30 seconds to creativity
by Brandon SchauerI tweeted a while back that it’s been discovered you can boost creativity with side-to-side eye movement. People who watched a target moving side-to-side for 30 seconds have been tested as producing significantly more ideas when immediately given a creative task. This technique is, “thought to increase the cross-talk between the hemispheres.”
So I put together both a PowerPoint and Keynote file to help you do the same thing. Try it out before your next design session, and let us know if you think it works!

February 2nd, 2010 at 10:33 am
Yep, I realize that the video is 49 seconds… Keynote doesn’t seem to exist in the same space-time continuum as Quicktime, Vimeo, and well, us.
February 2nd, 2010 at 12:02 pm
Nice demonstration of the experiment using the awesomely powerful animation tools of powerpoint/keynote (I only half kid). But one liberty you took in your mock-up was the alteration of the target’s color. And for that I thank you. Watching a target uniformly move from side to side with no other change I suspect could result in rapidly diminishing returns (or worst a loss) of creative performance. Clearly you recognized that, and introduced the new color at the “appropriate” moment. This was, in fact, testing a new theory on boosting creativity: random stimulation. Though not an earth-shattering notion, we intrinsically recognize a need for mixing-it-up when things grow stale. Even after a few passes from red to green and back again, I experienced a noticeable decline to my own “creative juices”. Creative burn-out in itself could be another interesting topic to discuss. Until then, you may want to consider shortening the animation/video down to even 15 seconds (and unlooping it), or play around with the myriad of drawing tools at your disposal (shape, speed, position, etc.). Thanks for sharing.
February 2nd, 2010 at 2:14 pm
Hi Eric… and good points about the format. I actually went with the color chance to prevent burning a dot on the back of your retina, but I agree it would be helpful to avoid the hypnotic/boredom effect. Perhaps it needs a high-tempo techno soundtrack.
February 2nd, 2010 at 2:30 pm
There’s no perhaps about it.
February 2nd, 2010 at 4:43 pm
Have you tried reading a book?
February 2nd, 2010 at 6:09 pm
or there’s always pong.
February 3rd, 2010 at 2:45 am
Daniel is right, isn’t reading moving your eyes back and forth for long periods of time?
February 3rd, 2010 at 6:58 am
Sounds like witch-craft to me…still anything is worth a go these days…:-) do you know what you might have started here?
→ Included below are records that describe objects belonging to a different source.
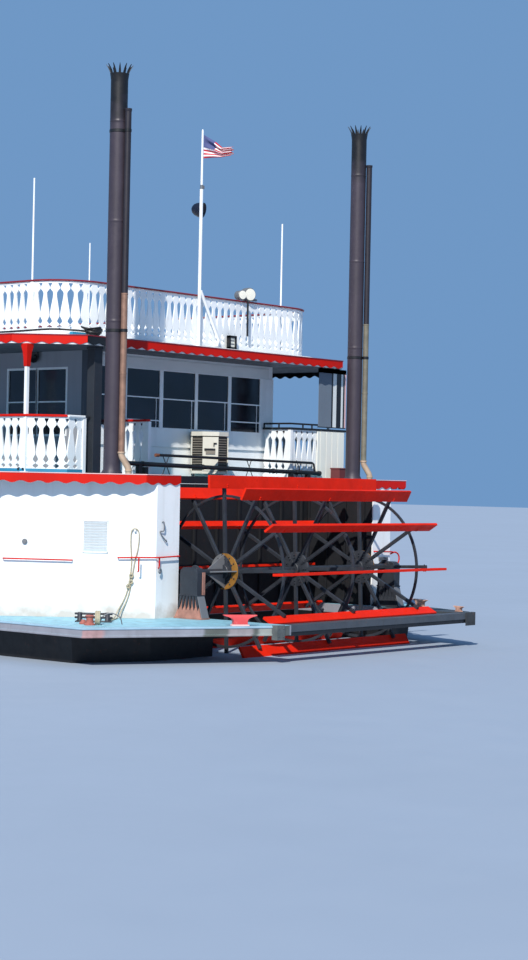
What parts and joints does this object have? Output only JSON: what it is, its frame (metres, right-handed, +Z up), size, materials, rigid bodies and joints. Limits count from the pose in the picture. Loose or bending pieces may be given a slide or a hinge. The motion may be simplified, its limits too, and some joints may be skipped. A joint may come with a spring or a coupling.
{
  "type": "sternwheel paddle boat",
  "caption": "Decked river boat with a paddle wheel in a well at the stern, a hollow deck house and cabin, railed roof deck, pilot house and two tall stacks.",
  "frame": {"origin": "under the middle of the boat, on the plane of the flat hull bottom; the waterline is 1.0 m above it", "axes": "+X to the bow, +Y to port, +Z up"},
  "size_m": [35.67, 12.8, 12.182],
  "materials": {
    "beam_grey": "weathered grey paint",
    "condenser_beige": "matt beige paint",
    "deck_blue": "worn matt light blue deck paint",
    "fender_wood": "weathered grey timber",
    "flag_cloth": "striped woven cloth",
    "hull_black": "worn satin black paint",
    "iron_black": "matt black paint, dusty, a little rust",
    "pipe_tan": "heat-browned pipe",
    "pole_white": "gloss white paint",
    "red_paint": "satin red paint",
    "rope_fibre": "laid fibre rope",
    "white_paint": "satin white paint"
  },
  "bodies": {
    "boat": {"bitts_port": "iron_black", "bitts_starboard": "iron_black", "cabin_wall_bow": "white_paint", "cabin_wall_port": "white_paint", "cabin_wall_starboard": "white_paint", "cabin_wall_stern": "white_paint", "condenser": "condenser_beige", "engine_block": "beam_grey", "exhaust_pipe_port": "pipe_tan", "exhaust_pipe_starboard": "pipe_tan", "fender_port": "fender_wood", "fender_starboard": "fender_wood", "first_deck": "red_paint", "first_rail_port": "white_paint", "first_rail_starboard": "white_paint", "flag": "flag_cloth", "flagpole": "pole_white", "hull": "hull_black", "kevel_stern_port": "red_paint", "kevel_stern_starboard": "red_paint", "lower_quarter_port": "white_paint", "lower_quarter_starboard": "white_paint", "lower_wall_bow": "white_paint", "lower_wall_port": "white_paint", "lower_wall_starboard": "white_paint", "lower_wall_well": "white_paint", "main_deck": "deck_blue", "pedestal_port": "iron_black", "pedestal_starboard": "iron_black", "pilothouse_roof": "red_paint", "pilothouse_walls": "white_paint", "pipe_rack": "iron_black", "roof_deck": "white_paint", "roof_rail": "white_paint", "rope_port": "rope_fibre", "stack_port": "iron_black", "stack_starboard": "iron_black", "stern_beam": "beam_grey", "stern_rail_port": "white_paint", "whip_middle": "pole_white", "whip_port": "pole_white", "whip_starboard": "pole_white"},
    "paddle_wheel": {"plank_01": "red_paint", "plank_02": "red_paint", "plank_03": "red_paint", "plank_04": "red_paint", "plank_05": "red_paint", "plank_06": "red_paint", "plank_07": "red_paint", "plank_08": "red_paint", "plank_09": "red_paint", "plank_10": "red_paint", "plank_11": "red_paint", "plank_12": "red_paint", "wheel_frame": "iron_black"},
    "rudder_port": {"rudder_port": "hull_black"},
    "rudder_starboard": {"rudder_starboard": "hull_black"},
    "door_port": {"door_lower_port": "white_paint"},
    "door_starboard": {"door_lower_starboard": "white_paint"},
    "door_pilothouse": {"door_pilothouse": "white_paint"}
  },
  "joints": [
    {"name": "wheel_spin", "type": "hinge", "parent": "boat", "child": "paddle_wheel", "pos_m": [-15.6, 0, 2.567], "axis": [0, 1, 0], "continuous": true},
    {"name": "rudder_port_turn", "type": "hinge", "parent": "boat", "child": "rudder_port", "pos_m": [-13.47, 1.4, 0.5], "axis": [0, 0, 1], "range_deg": [-35, 35]},
    {"name": "rudder_starboard_turn", "type": "hinge", "parent": "boat", "child": "rudder_starboard", "pos_m": [-13.47, -1.4, 0.5], "axis": [0, 0, 1], "range_deg": [-35, 35]},
    {"name": "door_port_swing", "type": "hinge", "parent": "boat", "child": "door_port", "pos_m": [-5.05, 5.56, 2.7], "axis": [0, 0, -1], "range_deg": [0, 110]},
    {"name": "door_starboard_swing", "type": "hinge", "parent": "boat", "child": "door_starboard", "pos_m": [-5.05, -5.56, 2.7], "axis": [0, 0, 1], "range_deg": [0, 110]},
    {"name": "door_pilothouse_swing", "type": "hinge", "parent": "boat", "child": "door_pilothouse", "pos_m": [4.61, 0.42, 8.12], "axis": [0, 0, -1], "range_deg": [0, 110]}
  ],
  "couplings": [
    {"joint": "rudder_starboard_turn", "follows": "rudder_port_turn", "ratio": 1}
  ]
}
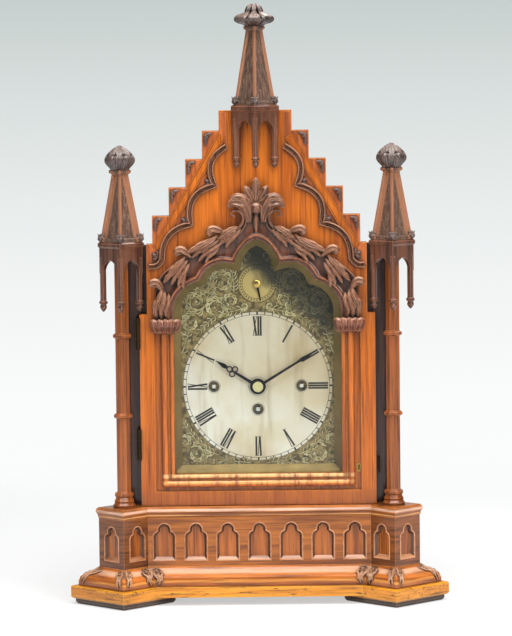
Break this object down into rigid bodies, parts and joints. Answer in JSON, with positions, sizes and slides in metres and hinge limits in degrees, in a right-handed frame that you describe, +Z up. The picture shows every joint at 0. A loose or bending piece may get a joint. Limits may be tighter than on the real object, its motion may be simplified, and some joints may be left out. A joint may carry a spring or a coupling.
{
  "type": "table clock",
  "caption": "Gothic Revival carved oak table clock with glazed front door, towers, arched dial and a three train fusee movement.",
  "frame": {"origin": "under the middle of the clock, on the surface that it stands on", "axes": "+Z up, +X to the right seen from the front, +Y to the back"},
  "size_m": [0.492, 0.29, 0.775],
  "materials": {
    "oak": "varnished oak",
    "golden_oak": "varnished oak",
    "dark_oak": "stained oak",
    "grey_oak": "stippled oak",
    "gilt": "dull gilt",
    "silvered": "silvered",
    "blued": "blued steel",
    "brass": "polished",
    "steel": "fine",
    "glass": "clear"
  },
  "bodies": {
    "case": {"feet": "dark_oak", "slab": "golden_oak", "corner_blocks": "golden_oak", "base_mouldings": "dark_oak", "frieze": "oak", "plinth_frame": "oak", "pedestals": "oak", "cornice": "dark_oak", "carcass_sides": "oak", "side_frets": "dark_oak", "front_frame": "dark_oak", "roof": "dark_oak", "seatboard": "oak", "column_left": "oak", "column_right": "oak", "canopy_left": "dark_oak", "canopy_right": "dark_oak", "turret_left": "grey_oak", "turret_right": "grey_oak", "case_hinges": "brass", "dial_surround": "gilt", "dial_plate": "silvered", "movement_frame": "brass", "bells": "brass", "bell_stand": "steel"},
    "front_door": {"door_board": "oak", "door_moulding": "dark_oak", "gable_moulding": "dark_oak", "hood_mould": "dark_oak", "corbels": "dark_oak", "centre_canopy": "dark_oak", "centre_spire": "grey_oak", "door_glass": "glass", "glazing_bead": "oak", "door_lock": "brass", "door_hinges": "brass"},
    "lock_bolt": {"lock_bolt": "steel"},
    "back_door": {"back_door": "dark_oak", "back_door_glass": "glass", "back_hinges": "brass"},
    "back_door_catch": {"back_door_catch": "brass"},
    "minute_hand": {"minute_hand": "blued", "centre_arbor": "brass"},
    "hour_hand": {"hour_hand": "blued", "hour_wheel": "brass"},
    "motion_wheel": {"motion_wheel": "brass"},
    "third_arbor": {"third_arbor": "brass"},
    "escape_arbor": {"escape_arbor": "brass"},
    "pendulum": {"pendulum": "brass"},
    "pallet_arbor": {"pallet_arbor": "steel"},
    "silent_hand": {"silent_hand": "blued"},
    "going_fusee": {"going_fusee": "brass"},
    "going_barrel": {"going_barrel": "brass"},
    "strike_fusee": {"strike_fusee": "brass"},
    "strike_barrel": {"strike_barrel": "brass"},
    "chime_fusee": {"chime_fusee": "brass"},
    "chime_barrel": {"chime_barrel": "brass"},
    "hour_hammer": {"hour_hammer": "steel"},
    "quarter_hammer_left": {"quarter_hammer_left": "steel"},
    "quarter_hammer_right": {"quarter_hammer_right": "steel"}
  },
  "joints": [
    {"name": "front_door_swing", "type": "hinge", "parent": "case", "child": "front_door", "pos_m": [-0.15455, -0.075, 0.246], "axis": [0, 0, -1], "range_deg": [0, 75]},
    {"name": "lock_bolt_slide", "type": "slide", "parent": "front_door", "child": "lock_bolt", "axis": [1, 0, 0], "range_m": [0, 0.007]},
    {"name": "back_door_swing", "type": "hinge", "parent": "case", "child": "back_door", "pos_m": [-0.16, 0.1305, 0.246], "axis": [0, 0, 1], "range_deg": [0, 110]},
    {"name": "back_door_catch_turn", "type": "hinge", "parent": "back_door", "child": "back_door_catch", "pos_m": [0.1423, 0.127, 0.256], "axis": [0, 1, 0], "range_deg": [0, 90]},
    {"name": "minute_hand_turn", "type": "hinge", "parent": "case", "child": "minute_hand", "pos_m": [0, -0.043, 0.2786], "axis": [0, 1, 0], "continuous": true},
    {"name": "hour_hand_turn", "type": "hinge", "parent": "case", "child": "hour_hand", "pos_m": [0, -0.043, 0.2786], "axis": [0, 1, 0], "continuous": true},
    {"name": "motion_wheel_turn", "type": "hinge", "parent": "case", "child": "motion_wheel", "pos_m": [0.013, -0.043, 0.30112], "axis": [0, 1, 0], "continuous": true},
    {"name": "third_arbor_turn", "type": "hinge", "parent": "case", "child": "third_arbor", "pos_m": [0, -0.023, 0.3059], "axis": [0, 1, 0], "continuous": true},
    {"name": "escape_arbor_turn", "type": "hinge", "parent": "case", "child": "escape_arbor", "pos_m": [0, -0.023, 0.3293], "axis": [0, 1, 0], "continuous": true},
    {"name": "going_fusee_turn", "type": "hinge", "parent": "case", "child": "going_fusee", "pos_m": [0, -0.023, 0.2484], "axis": [0, 1, 0], "continuous": true},
    {"name": "strike_fusee_turn", "type": "hinge", "parent": "case", "child": "strike_fusee", "pos_m": [-0.0572, -0.023, 0.2786], "axis": [0, 1, 0], "continuous": true},
    {"name": "chime_fusee_turn", "type": "hinge", "parent": "case", "child": "chime_fusee", "pos_m": [0.0572, -0.023, 0.2786], "axis": [0, 1, 0], "continuous": true},
    {"name": "going_barrel_turn", "type": "hinge", "parent": "case", "child": "going_barrel", "pos_m": [0, -0.023, 0.1954], "axis": [0, 1, 0], "continuous": true},
    {"name": "strike_barrel_turn", "type": "hinge", "parent": "case", "child": "strike_barrel", "pos_m": [-0.062, -0.023, 0.2206], "axis": [0, 1, 0], "continuous": true},
    {"name": "chime_barrel_turn", "type": "hinge", "parent": "case", "child": "chime_barrel", "pos_m": [0.062, -0.023, 0.2206], "axis": [0, 1, 0], "continuous": true},
    {"name": "pendulum_swing", "type": "hinge", "parent": "case", "child": "pendulum", "pos_m": [0, 0.057, 0.35334], "axis": [0, 1, 0], "range_deg": [-3, 3]},
    {"name": "pallet_rock", "type": "hinge", "parent": "case", "child": "pallet_arbor", "pos_m": [0, -0.023, 0.35334], "axis": [0, 1, 0], "range_deg": [-3, 3]},
    {"name": "silent_hand_turn", "type": "hinge", "parent": "case", "child": "silent_hand", "pos_m": [0, -0.043, 0.4126], "axis": [0, 1, 0], "range_deg": [0, 60]},
    {"name": "hour_hammer_lift", "type": "hinge", "parent": "case", "child": "hour_hammer", "pos_m": [-0.033, -0.023, 0.33534], "axis": [0, 1, 0], "range_deg": [-4, 0], "stiffness_Nm_per_rad": 0.06},
    {"name": "quarter_hammer_left_lift", "type": "hinge", "parent": "case", "child": "quarter_hammer_left", "pos_m": [-0.088, -0.023, 0.33534], "axis": [0, 1, 0], "range_deg": [-10, 0], "stiffness_Nm_per_rad": 0.06},
    {"name": "quarter_hammer_right_lift", "type": "hinge", "parent": "case", "child": "quarter_hammer_right", "pos_m": [0.088, -0.023, 0.33534], "axis": [0, 1, 0], "range_deg": [0, 10], "stiffness_Nm_per_rad": 0.06}
  ],
  "couplings": [
    {"joint": "minute_hand_turn", "follows": "third_arbor_turn", "ratio": -0.083333},
    {"joint": "hour_hand_turn", "follows": "third_arbor_turn", "ratio": -0.0069444},
    {"joint": "motion_wheel_turn", "follows": "third_arbor_turn", "ratio": 0.027778},
    {"joint": "escape_arbor_turn", "follows": "third_arbor_turn", "ratio": -11.143},
    {"joint": "going_fusee_turn", "follows": "third_arbor_turn", "ratio": 0.0069444},
    {"joint": "going_barrel_turn", "follows": "third_arbor_turn", "ratio": 0.0058333},
    {"joint": "strike_barrel_turn", "follows": "strike_fusee_turn", "ratio": 0.84},
    {"joint": "chime_barrel_turn", "follows": "chime_fusee_turn", "ratio": 0.84},
    {"joint": "pallet_rock", "follows": "pendulum_swing", "ratio": 1}
  ]
}
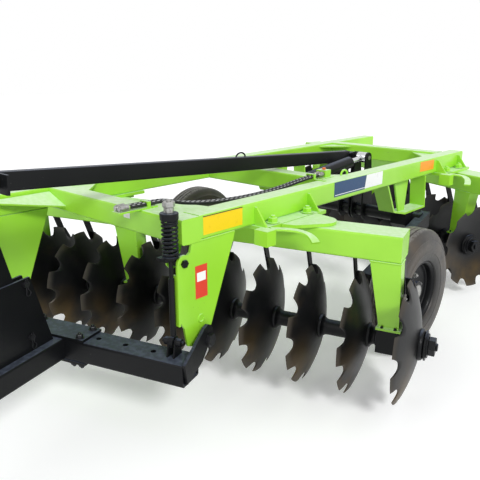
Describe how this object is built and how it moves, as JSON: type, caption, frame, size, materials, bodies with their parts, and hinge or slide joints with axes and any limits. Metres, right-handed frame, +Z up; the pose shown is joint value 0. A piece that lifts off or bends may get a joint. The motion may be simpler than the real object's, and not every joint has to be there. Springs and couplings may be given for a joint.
{
  "type": "disc_harrow",
  "caption": "Heavy trailed offset disc harrow with two gangs of notched discs under a green box-tube frame, black drawbar and transport wheels.",
  "frame": {"origin": "centre of the drawbar's hitch bore", "axes": "+X to the machine's left, +Y from the hitch to the rear, +Z up"},
  "size_m": [2.8803, 6.1909, 1.365],
  "materials": {
    "green_paint": "gloss",
    "black_paint": "satin",
    "disc_steel": "satin",
    "tyre_rubber": "matte",
    "chrome_rod": "polished",
    "plated_steel": "satin"
  },
  "bodies": {
    "frame": {"left_side_beam": "green_paint", "right_side_beam": "green_paint", "front_cross_beam": "green_paint", "mid_cross_beam": "green_paint", "rear_cross_beam": "green_paint", "beam_end_caps": "green_paint", "corner_gussets": "green_paint", "front_gusset": "green_paint", "left_front_leg": "green_paint", "right_front_leg": "green_paint", "trunnion_ear": "green_paint", "rod_trunnion": "black_paint", "front_gang_beam": "green_paint", "front_gang_legs": "green_paint", "front_gang_bearings": "black_paint", "front_gang_scrapers": "black_paint", "front_gang_saddles": "green_paint", "rear_gang_beam": "green_paint", "rear_gang_legs": "green_paint", "rear_gang_bearings": "black_paint", "rear_gang_scrapers": "black_paint", "rear_gang_saddles": "green_paint", "axle_hangers": "green_paint", "axle_bearings": "black_paint", "cylinder_anchor": "green_paint", "hoses": "black_paint", "hose_clips": "green_paint"},
    "front_gang": {"front_gang_discs": "disc_steel", "front_gang_spools": "black_paint"},
    "rear_gang": {"rear_gang_discs": "disc_steel", "rear_gang_spools": "black_paint"},
    "axle": {"rockshaft": "black_paint", "lift_levers": "black_paint", "lever_pins": "plated_steel"},
    "left_wheel": {"left_tyre": "tyre_rubber", "left_rim": "black_paint", "left_hub": "black_paint"},
    "right_wheel": {"right_tyre": "tyre_rubber", "right_rim": "black_paint", "right_hub": "black_paint"},
    "drawbar": {"crossbar": "black_paint", "drawbar_ears": "black_paint", "hinge_pins": "plated_steel", "tongue": "black_paint", "hitch_head": "black_paint", "tongue_clamps": "black_paint", "mast_plates": "black_paint", "mast_head": "black_paint", "mast_pins": "plated_steel", "rod_lug": "black_paint", "stand_sleeve": "black_paint"},
    "stand": {"stand_leg": "black_paint"},
    "top_link": {"top_beam": "black_paint", "top_beam_fork": "black_paint", "top_beam_eye": "black_paint"},
    "level_rod": {"levelling_rod": "black_paint", "levelling_spring": "black_paint"},
    "cylinder": {"cylinder_barrel": "black_paint"},
    "ram": {"cylinder_rod": "chrome_rod"}
  },
  "joints": [
    {"name": "front_gang_spin", "type": "hinge", "parent": "frame", "child": "front_gang", "pos_m": [0.82232, 3.02377, 0.0075], "axis": [0.9568, 0.2907, 0], "continuous": true},
    {"name": "rear_gang_spin", "type": "hinge", "parent": "frame", "child": "rear_gang", "pos_m": [0.31832, 4.96277, 0.0075], "axis": [0.9272, -0.3746, 0], "continuous": true},
    {"name": "wheel_lift", "type": "hinge", "parent": "frame", "child": "axle", "pos_m": [-0.55168, 4.42477, 0.2875], "axis": [1, 0, 0], "range_deg": [-20, 0]},
    {"name": "left_wheel_spin", "type": "hinge", "parent": "axle", "child": "left_wheel", "pos_m": [0.42832, 3.69477, 0.0075], "axis": [1, 0, 0], "continuous": true},
    {"name": "right_wheel_spin", "type": "hinge", "parent": "axle", "child": "right_wheel", "pos_m": [-1.53168, 3.69477, 0.0075], "axis": [1, 0, 0], "continuous": true},
    {"name": "drawbar_pitch", "type": "hinge", "parent": "frame", "child": "drawbar", "pos_m": [0.07232, 2.19477, 0.0945], "axis": [0.9511, 0.309, 0], "range_deg": [-10.8, 0]},
    {"name": "top_link_pivot", "type": "hinge", "parent": "axle", "child": "top_link", "pos_m": [-0.49668, 4.40477, 0.7095], "axis": [0.9986, 0, -0.0536], "range_deg": [0, 17.77]},
    {"name": "level_rod_slide", "type": "slide", "parent": "frame", "child": "level_rod", "axis": [0, 0, 1], "range_m": [-0.00001, 0.02767], "deforming": ["levelling_spring"]},
    {"name": "cylinder_pivot", "type": "hinge", "parent": "frame", "child": "cylinder", "pos_m": [-0.37668, 3.56477, 0.6275], "axis": [1, 0, 0], "range_deg": [-1.65, 0]},
    {"name": "ram_slide", "type": "slide", "parent": "cylinder", "child": "ram", "axis": [0, 0.9953, 0.0972], "range_m": [-0.00001, 0.14463]},
    {"name": "stand_slide", "type": "slide", "parent": "drawbar", "child": "stand", "axis": [0, 0, 1], "range_m": [0, 0.25]}
  ],
  "couplings": [
    {"joint": "drawbar_pitch", "follows": "wheel_lift", "ratio": 0.54},
    {"joint": "top_link_pivot", "follows": "wheel_lift", "ratio": -0.88822},
    {"joint": "level_rod_slide", "follows": "wheel_lift", "m_per_rad": -0.079236},
    {"joint": "cylinder_pivot", "follows": "wheel_lift", "ratio": 0.082651},
    {"joint": "ram_slide", "follows": "wheel_lift", "m_per_rad": -0.41429}
  ]
}
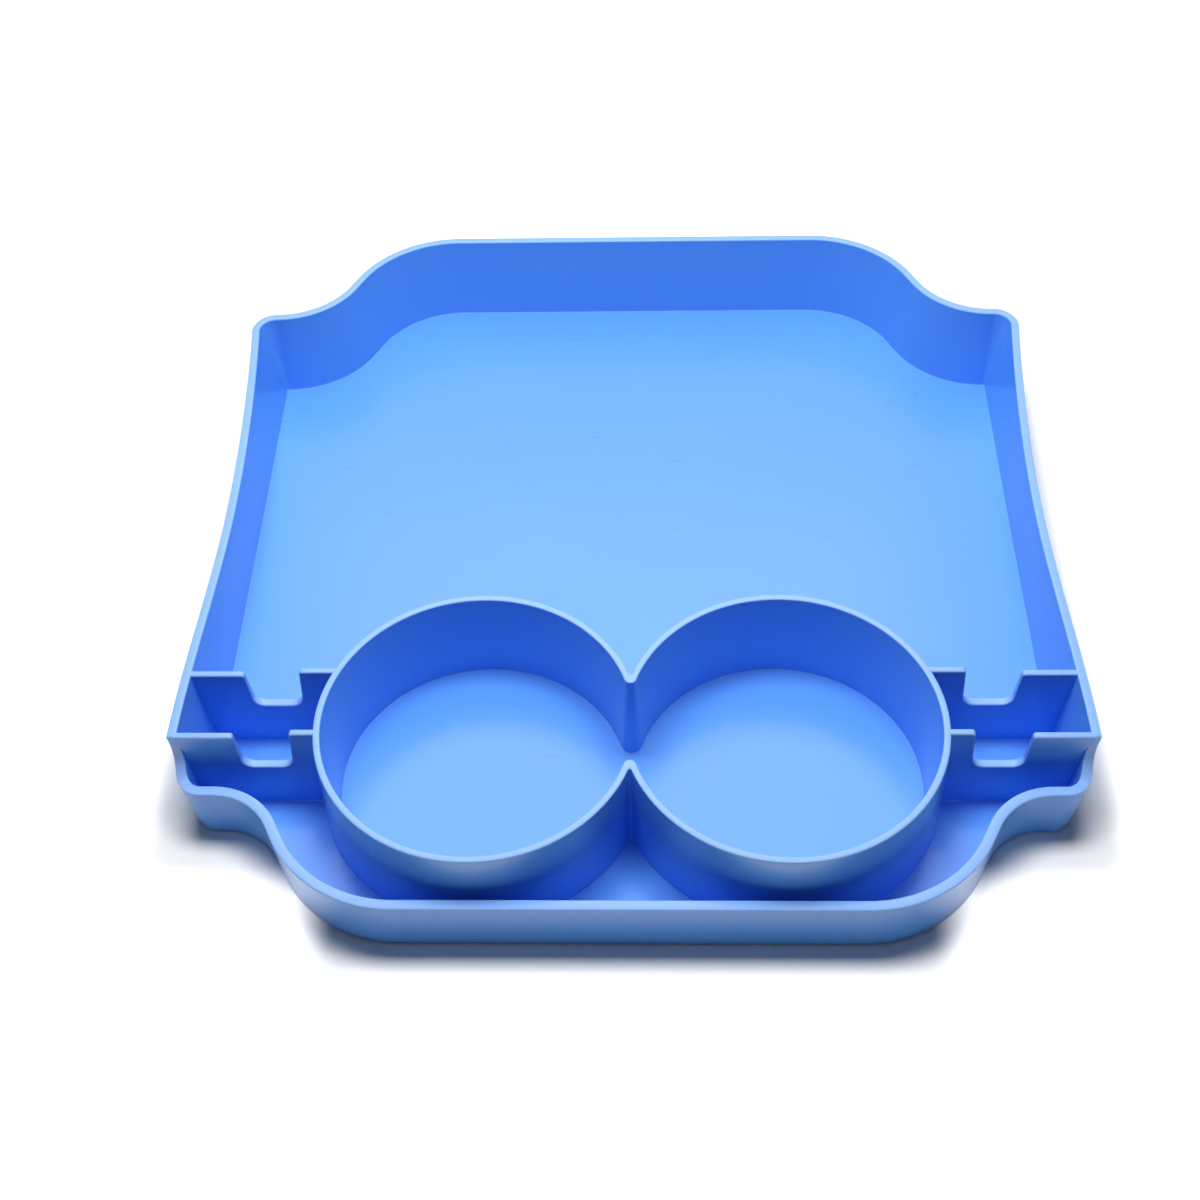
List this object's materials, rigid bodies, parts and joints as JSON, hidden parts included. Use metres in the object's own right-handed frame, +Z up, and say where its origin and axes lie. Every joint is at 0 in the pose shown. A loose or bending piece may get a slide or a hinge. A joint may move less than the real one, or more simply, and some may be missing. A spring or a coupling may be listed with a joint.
{
  "type": "beach bag tray insert",
  "caption": "Shallow moulded tray with an open main compartment, joined round cup wells that open to each other, and notched dividers beside them.",
  "frame": {"origin": "on the surface that the tray stands on, under the middle of its length and width", "axes": "+Z up, +X to the right and +Y to the rear, with the cup wells at the front"},
  "size_m": [0.3016, 0.307, 0.0387],
  "materials": {
    "blue_plastic": "satin moulded plastic, sky blue right through"
  },
  "bodies": {
    "root": {"floor_panel": "blue_plastic", "rear_wall": "blue_plastic", "left_rear_corner": "blue_plastic", "right_rear_corner": "blue_plastic", "left_side_wall": "blue_plastic", "right_side_wall": "blue_plastic", "front_wall": "blue_plastic", "left_front_corner": "blue_plastic", "right_front_corner": "blue_plastic", "left_cup_well": "blue_plastic", "right_cup_well": "blue_plastic", "left_rear_divider": "blue_plastic", "right_rear_divider": "blue_plastic", "left_front_divider": "blue_plastic", "right_front_divider": "blue_plastic"}
  },
  "joints": []
}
February 4th, 2010 at 11:02 am
you’d have to be pretty desperate to actually do this. i think it is ridiculous.
February 8th, 2010 at 6:31 am
[...] 30 Seconds To Creativity - People who watched a target moving side-to-side for 30 seconds have been tested as producing significantly more ideas when immediately given a creative task. This technique is, “thought to increase the cross-talk between the hemispheres.” [...]
February 9th, 2010 at 12:36 pm
[...] 30 seconds to creativity (adaptivepath.com) [...]
February 10th, 2010 at 5:05 am
CG – pipe down. You have no grasp of the mechanics of the human mind, infact I am not sure its possible for you to be one with such a lazy arrogant comment.
February 10th, 2010 at 10:31 pm
I prefer the Guinness way to creativity. A bit longer but a lot more fun, and it works! (Or at least it seems that way)
February 11th, 2010 at 3:37 pm
[...] via [...]
February 16th, 2010 at 5:06 am
hi, Brandon. it’s cool. I did a translation work of your idea into chinese on this site. link: http://wavebehind.org/2010/02/post-14.html
February 16th, 2010 at 8:15 am
if this is true people who watch tennis must be the most creative people in the world.